All termination Im 99% is WBT. Cabling is Kimber.


----------



## Oliver (Jun 25, 2007)




----------



## Matt R (Aug 29, 2007)

Thats an insulated binding post.


----------



## Kenny_Cox (Sep 9, 2007)

Ah so this is the van! That **** looks amazing, would love to hear it in person. Thanks for the photos Don.


----------



## kappa546 (Apr 11, 2005)

anyone notice the notes and autographs on the box? i couldn't read them all but i definitely see victor wooten... nice.

kenny cox: have any pics of your setup? mostly interested in how you got the carrozzeria pieces


----------



## rcurley55 (Jul 6, 2005)

I heard it at marvs from the passenger seat. That install has a lot of detail to it, and the one word I walked away saying was "transparent"

The owner is a real nice guy too.


----------



## Kenny_Cox (Sep 9, 2007)

No pictures yet, just a bunch of parts sitting around. My pioneer stuff is coming from Don, should be here tomorrow!  look for some pictures then.


----------



## vactor (Oct 27, 2005)

kappa546 said:


> anyone notice the notes and autographs on the box? i couldn't read them all but i definitely see victor wooten... nice.
> 
> kenny cox: have any pics of your setup? mostly interested in how you got the carrozzeria pieces


hell yeah, i saw victor's signature on there and just said "oh DAMN!" to myself! baddest bass guitar out there! that is one sweet setup!
.
.
.
.
.
.
.
.
.
.
.
.

.
.
not that i have heard a really well imaging A pillar setup yet ... but wow, looks VERY promising!


----------



## 6spdcoupe (Jan 12, 2006)

Looks like some people are making the attempt to go the same route...
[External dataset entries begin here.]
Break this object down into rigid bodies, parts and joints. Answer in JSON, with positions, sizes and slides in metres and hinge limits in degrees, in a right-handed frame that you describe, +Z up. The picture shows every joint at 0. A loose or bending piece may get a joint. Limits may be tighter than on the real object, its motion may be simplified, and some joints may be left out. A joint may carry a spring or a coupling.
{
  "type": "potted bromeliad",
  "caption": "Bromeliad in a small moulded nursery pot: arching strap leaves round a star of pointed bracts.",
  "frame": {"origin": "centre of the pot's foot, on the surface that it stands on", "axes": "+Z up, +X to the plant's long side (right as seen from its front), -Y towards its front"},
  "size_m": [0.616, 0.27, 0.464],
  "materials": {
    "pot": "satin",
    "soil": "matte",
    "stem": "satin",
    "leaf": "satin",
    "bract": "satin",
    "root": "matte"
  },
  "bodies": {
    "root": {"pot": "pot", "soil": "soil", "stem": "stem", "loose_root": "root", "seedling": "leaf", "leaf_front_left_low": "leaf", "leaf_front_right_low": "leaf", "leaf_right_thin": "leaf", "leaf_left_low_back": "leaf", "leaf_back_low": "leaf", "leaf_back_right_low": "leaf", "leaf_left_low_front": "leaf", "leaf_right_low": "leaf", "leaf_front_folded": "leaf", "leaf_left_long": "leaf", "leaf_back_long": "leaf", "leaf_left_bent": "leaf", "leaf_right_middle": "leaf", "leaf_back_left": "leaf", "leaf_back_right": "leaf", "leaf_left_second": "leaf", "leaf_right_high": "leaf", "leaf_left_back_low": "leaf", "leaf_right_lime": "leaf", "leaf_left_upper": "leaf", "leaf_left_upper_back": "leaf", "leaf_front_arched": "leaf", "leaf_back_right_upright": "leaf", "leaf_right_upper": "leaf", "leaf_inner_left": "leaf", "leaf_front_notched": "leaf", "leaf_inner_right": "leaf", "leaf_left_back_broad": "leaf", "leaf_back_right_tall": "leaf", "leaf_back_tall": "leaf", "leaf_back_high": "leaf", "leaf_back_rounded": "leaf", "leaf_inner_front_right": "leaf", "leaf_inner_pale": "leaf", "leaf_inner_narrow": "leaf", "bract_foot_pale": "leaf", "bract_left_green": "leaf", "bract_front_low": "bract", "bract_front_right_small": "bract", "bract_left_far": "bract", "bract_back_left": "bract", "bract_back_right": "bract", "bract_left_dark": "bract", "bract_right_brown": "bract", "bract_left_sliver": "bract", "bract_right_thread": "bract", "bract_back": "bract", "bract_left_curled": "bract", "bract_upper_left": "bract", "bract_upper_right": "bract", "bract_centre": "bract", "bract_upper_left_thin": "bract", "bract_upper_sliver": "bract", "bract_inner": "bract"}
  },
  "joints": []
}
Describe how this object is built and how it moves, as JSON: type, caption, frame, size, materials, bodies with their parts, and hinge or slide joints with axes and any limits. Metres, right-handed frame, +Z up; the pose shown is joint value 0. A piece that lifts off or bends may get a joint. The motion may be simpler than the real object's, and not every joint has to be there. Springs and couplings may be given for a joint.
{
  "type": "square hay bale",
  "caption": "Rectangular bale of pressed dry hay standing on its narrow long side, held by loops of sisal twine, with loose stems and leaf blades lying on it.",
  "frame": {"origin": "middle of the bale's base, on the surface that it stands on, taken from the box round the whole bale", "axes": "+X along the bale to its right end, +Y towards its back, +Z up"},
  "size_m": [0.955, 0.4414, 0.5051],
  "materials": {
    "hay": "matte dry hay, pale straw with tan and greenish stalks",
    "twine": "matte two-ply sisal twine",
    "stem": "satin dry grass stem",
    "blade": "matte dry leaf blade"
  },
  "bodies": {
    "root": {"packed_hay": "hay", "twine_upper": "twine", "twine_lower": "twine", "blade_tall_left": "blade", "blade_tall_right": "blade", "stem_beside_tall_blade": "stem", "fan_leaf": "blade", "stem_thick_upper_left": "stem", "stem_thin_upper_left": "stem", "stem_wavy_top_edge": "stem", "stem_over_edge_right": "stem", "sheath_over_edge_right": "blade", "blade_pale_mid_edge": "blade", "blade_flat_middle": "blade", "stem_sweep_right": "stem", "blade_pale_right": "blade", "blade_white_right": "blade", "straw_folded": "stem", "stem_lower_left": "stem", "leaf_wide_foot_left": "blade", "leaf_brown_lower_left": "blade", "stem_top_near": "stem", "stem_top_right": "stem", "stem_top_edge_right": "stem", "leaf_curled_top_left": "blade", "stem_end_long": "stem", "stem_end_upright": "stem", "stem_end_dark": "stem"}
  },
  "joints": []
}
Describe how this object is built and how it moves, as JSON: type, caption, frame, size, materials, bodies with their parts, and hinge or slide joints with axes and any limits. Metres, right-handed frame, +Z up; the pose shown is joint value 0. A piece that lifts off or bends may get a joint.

http://www.diymobileaudio.com/forum/showthread.php?t=30134




He bought the same MD130s as pictured in the vehicle of this thread:


----------



## Kenny_Cox (Sep 9, 2007)

now now Don, my mids will be in the kicks, my tweets will be in the pillars!


----------



## 6spdcoupe (Jan 12, 2006)

Kenny_Cox said:


> now now Don, my mids will be in the kicks, my tweets will be in the pillars!


You need to adjust your sig n00b.


----------



## thehatedguy (May 4, 2007)

Grumble grumble P70x2 you suck grumble grumble 



Kenny_Cox said:


> No pictures yet, just a bunch of parts sitting around. My pioneer stuff is coming from Don, should be here tomorrow!  look for some pictures then.


----------



## WLDock (Sep 27, 2005)

So this guy is in the Cali area? I remember awhile back there was a guy from the New York area that had a delivery van with Dynamat Extreme on the wall like that with the equipment mounted along the sides. The install was very detailed and clean like this one. 

Very cool install! I have been wanting to use those aluminum rails in an install for awhile myself.


----------



## Kenny_Cox (Sep 9, 2007)

thehatedguy said:


> Grumble grumble P70x2 you suck grumble grumble


Now now dont be upset.  And Don, please explain my signature, its not that far off. I dont have much more room to work with!


----------



## quality_sound (Dec 25, 2005)

It's definitely one of the best I've EVER heard but it has no volume or dynamics. You could _easily_ talk over it at -20dB and Jon wouldn't take it over about-14dB because he thought he'd damage something.  I've had my Dyns MUCH louder than that. With the power and drivers he had, I dont' doubt it _could_ play at near-concert levels and still be pristine. 

But yes, a beautiful sounding car/van and Jon is a hell of a nice guy and built a hell of a nice sounding rig.


----------



## quality_sound (Dec 25, 2005)

WLDock said:


> So this guy is in the Cali area? I remember awhile back there was a guy from the New York area that had a delivery van with Dynamat Extreme on the wall like that with the equipment mounted along the sides. The install was very detailed and clean like this one.
> 
> Very cool install! I have been wanting to use those aluminum rails in an install for awhile myself.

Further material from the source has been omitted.